Start with a gentle cleaning of the battery clamps and the general area with a handful of baking soda, some cold water and an old toothbrush. Rinse thoroughly. Now you’ve neutralized most of the sulfuric acid that’s collected near your battery so it won’t get on your hands or clothes or in your eyes.
Remove the battery clamps by loosening the pinch bolt. Won’t move? It’s common for a clamp to become almost permanently attached to the post. Don’t bang on it or try to pry it off–the post is lead, soft as a stick of margarine, and alarmingly easy to break off flush with the top of the battery case, requiring the battery to be scrapped. Drop a few bucks on a battery-clamp removal tool.

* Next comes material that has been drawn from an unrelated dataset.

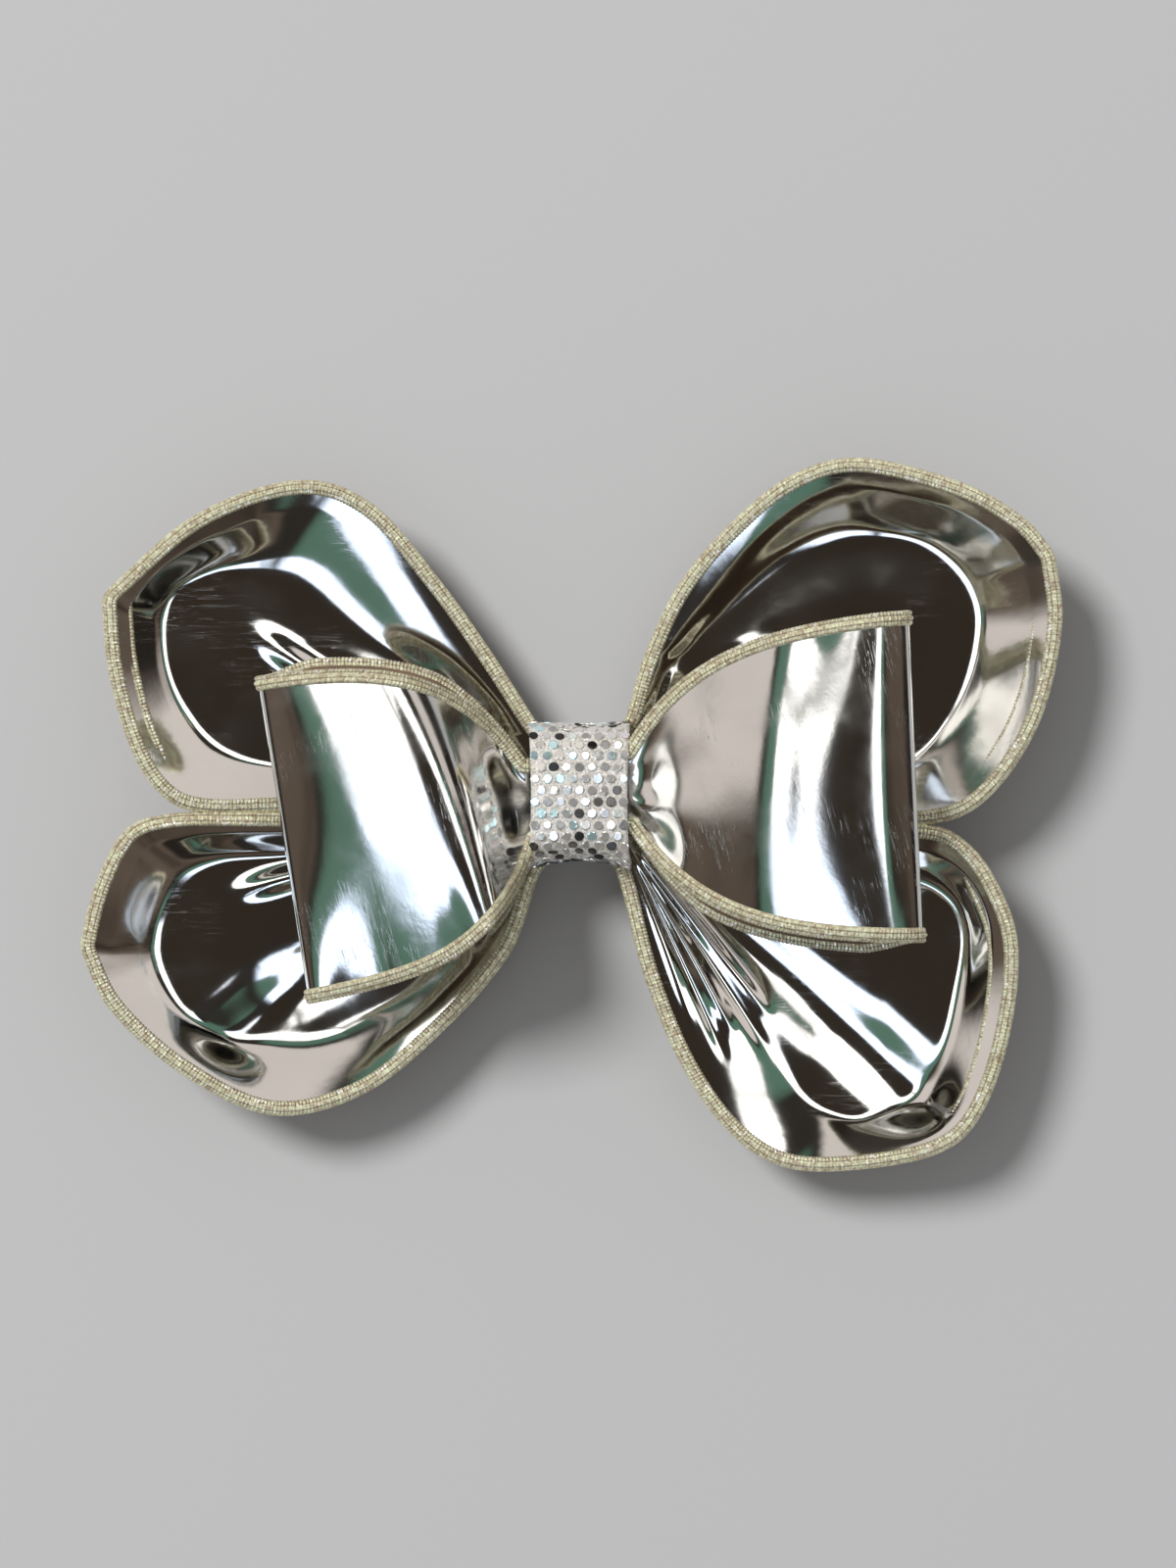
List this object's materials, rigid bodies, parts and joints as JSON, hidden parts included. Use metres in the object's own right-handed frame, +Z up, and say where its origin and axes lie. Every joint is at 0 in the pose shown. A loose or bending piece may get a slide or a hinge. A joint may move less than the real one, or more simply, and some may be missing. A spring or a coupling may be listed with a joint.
{
  "type": "pre-made gift bow",
  "caption": "Flat gift bow with butterfly wings of mirror leatherette, corded metallic edges, a smaller looped bow on top, a glitter centre band and a self-adhesive pad.",
  "frame": {"origin": "under the centre of the release liner, in the plane that the bow stands on", "axes": "+X towards the right wing, +Y towards the upper petals, +Z up, out of the face of the bow"},
  "size_m": [0.1125, 0.0802, 0.0256],
  "materials": {
    "mirror_leatherette": "mirror-bright metallised film on soft backing, fine scuffs",
    "lining_leatherette": "mirror-bright inside, bronze-brown satin backing",
    "metallic_cord": "pale champagne-gold metallic thread, merrowed, sparkling",
    "shaping_wire": "plain drawn wire",
    "glitter_band": "silver film with small round glitter dots",
    "binding_thread": "waxed thread",
    "hot_melt_glue": "cloudy glue",
    "backing_card": "plain white card",
    "foam_adhesive": "closed-cell foam tape",
    "release_liner": "smooth siliconised paper"
  },
  "bodies": {
    "knot": {"centre_band": "glitter_band", "wing_waist": "mirror_leatherette", "wing_binding_thread": "binding_thread", "small_bow_waist": "mirror_leatherette", "small_bow_binding_thread": "binding_thread", "glue_layer": "hot_melt_glue", "backing_card": "backing_card", "foam_pad": "foam_adhesive"},
    "left_wing": {"left_lining": "lining_leatherette", "left_lining_edge": "metallic_cord", "left_lining_wire": "shaping_wire", "left_upper_face": "mirror_leatherette", "left_upper_face_edge": "metallic_cord", "left_upper_face_wire": "shaping_wire", "left_lower_face": "mirror_leatherette", "left_lower_face_edge": "metallic_cord", "left_lower_face_wire": "shaping_wire"},
    "right_wing": {"right_lining": "lining_leatherette", "right_lining_edge": "metallic_cord", "right_lining_wire": "shaping_wire", "right_upper_face": "mirror_leatherette", "right_upper_face_edge": "metallic_cord", "right_upper_face_wire": "shaping_wire", "right_lower_face": "mirror_leatherette", "right_lower_face_edge": "metallic_cord", "right_lower_face_wire": "shaping_wire"},
    "left_loop": {"left_loop_ribbon": "mirror_leatherette", "left_loop_upper_edge": "metallic_cord", "left_loop_upper_wire": "shaping_wire", "left_loop_lower_edge": "metallic_cord", "left_loop_lower_wire": "shaping_wire"},
    "right_loop": {"right_loop_ribbon": "mirror_leatherette", "right_loop_upper_edge": "metallic_cord", "right_loop_upper_wire": "shaping_wire", "right_loop_lower_edge": "metallic_cord", "right_loop_lower_wire": "shaping_wire"},
    "release_liner": {"release_liner": "release_liner"}
  },
  "joints": [
    {"name": "left_wing_tilt", "type": "hinge", "parent": "knot", "child": "left_wing", "pos_m": [-0.0058, 0, 0.0065], "axis": [0, 1, 0], "range_deg": [-6, 5]},
    {"name": "right_wing_tilt", "type": "hinge", "parent": "knot", "child": "right_wing", "pos_m": [0.0058, 0, 0.0065], "axis": [0, -1, 0], "range_deg": [-6, 5]},
    {"name": "left_loop_tilt", "type": "hinge", "parent": "knot", "child": "left_loop", "pos_m": [-0.0058, 0, 0.0118], "axis": [0, 1, 0], "range_deg": [0, 15]},
    {"name": "right_loop_tilt", "type": "hinge", "parent": "knot", "child": "right_loop", "pos_m": [0.0058, 0, 0.0118], "axis": [0, -1, 0], "range_deg": [0, 15]},
    {"name": "liner_peel", "type": "slide", "parent": "knot", "child": "release_liner", "axis": [0, 0, -1], "range_m": [0, 0.02]}
  ]
}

Now clean the clamps and posts with more baking soda and water. Follow that with a cleaning of the entire battery top using a few drops of detergent and plenty of water. Any dirt that accumulates on top of the battery will attract moisture. The moist film of dirt will conduct a small amount of current from one post to another, constantly discharging the battery even when the vehicle is turned off. Keep your battery clean and dry.
Follow up with a post-cleaning tool. This double-ended wire brush should be used to get bright, shiny metal showing on both the post and the inside surface of the clamp. Reinstall the clamp; avoid overtightening.
If your battery has side terminals, the procedure is much the same, although you won’t need a clamp removal tool. Clean and brighten the terminals and reinstall. There’s a reason the bolt used on side-terminal batteries is smaller than a tax collector’s heart. It’s to prevent you from overtightening the bolt and destroying the threads in the soft post. Use a small wrench and tighten only to about 10 lb.-in.
UNIVERSAL CLAMPS AREN’T
If the clamp or wiring looks cheesy, replace it. When the starter is engaged, these components conduct several hundred amperes–more than some arc welders. Avoid “universal” replacement clamps, except as an emergency repair. Use proper molded-on clamps and heavy-gauge replacement cables, which you can get in any auto parts department for less than 10 bucks. Positive and negative posts are slightly different in size–don’t substitute the clamps or they won’t fit properly.
If you’re still not certain how to service your battery, your neighbourhood auto service provider will be a great resource.